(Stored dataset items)

========================

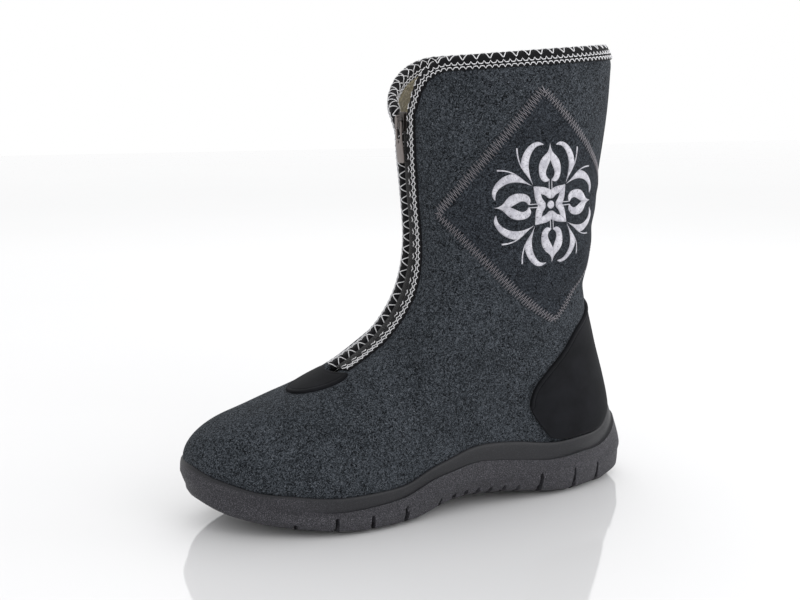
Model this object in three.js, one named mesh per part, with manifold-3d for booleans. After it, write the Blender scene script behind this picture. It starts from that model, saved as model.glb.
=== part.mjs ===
// Left felt boot: a felt upper with a front zip, closed underneath by a moulded rubber sole.
// Millimetres, +Z up, toe to -X, outer (lateral) side to -Y, standing on z = 0.
import * as THREE from "three";
import { mergeVertices } from "three/addons/utils/BufferGeometryUtils.js";
import Module from "manifold-3d";

const wasm = await Module();
wasm.setup();

// Driving sizes
const lastLength = 251; // toe to heel of the upper at its fullest level
const ballWidth = 90.5; // upper across the ball of the foot
const instepHeight = 97; // floor to the front line where the foot turns into the shaft
const bootHeight = 250; // floor to the collar at the back
const wall = 2.6; // felt
const gap = 0.4; // between two pieces that lie on each other
const broadGap = 0.5; // the same between broad curved faces
const insoleThickness = 3;
const counterThickness = 1.2;
const tabThickness = 1.1;
const patchThickness = 0.8;
const tapeThickness = 0.8; // braid that binds the edges
const bindingWidth = 6; // braid leaf on the outside
const bindingInside = 5; // braid leaf on the inside
const slitHalf = 5.3; // half the gap between the two felt edges along the zip
// Collar corners beside the zip: reach round the leg, reach down it, how far each flap parts above the zip,
// and over which rise in level.
const outerFlap = { round: 26, down: 27, parted: 2.8, over: 0.04 };
const innerFlap = { round: 46, down: 32, parted: 10, over: 0.08 };
const flapLean = 4; // how far the inner flap bends forward
const flapTurn = 50; // degrees round from the front where it starts to bend
const backPinch = 4; // how far the braid draws the back of the collar in
const pinchLevel = 0.94; // level where that starts
const zipHalf = 3.8;
const zipThickness = 1.3;
const sliderLength = 10.6;
const sliderWidth = 7.2;
const sliderThickness = 2.6;
const bridgeHeight = 3;
const bridgeThickness = 0.9;
const pullLength = 22;
const pullWidth = 7;
const pullThickness = 1;
const axisUp = 0.4; // hinge line of the pull above the middle of the slider
const columns = 48;
const centreX = 0.9; // shifts that put the origin under the middle of the boot
const centreY = 0.65;

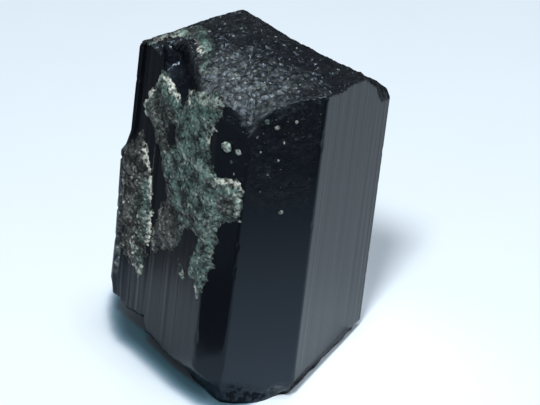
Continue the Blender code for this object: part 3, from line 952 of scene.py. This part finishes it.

========================

> _What is expected_:
From the entries above, collect every line with the string "that" in it.

> _Solution to this task_:
Model this object in three.js, one named mesh per part, with manifold-3d for booleans. After it, write the Blender scene script behind this picture. It starts from that model, saved as model.glb.
const gap = 0.4; // between two pieces that lie on each other
const tapeThickness = 0.8; // braid that binds the edges
const pinchLevel = 0.94; // level where that starts
const centreX = 0.9; // shifts that put the origin under the middle of the boot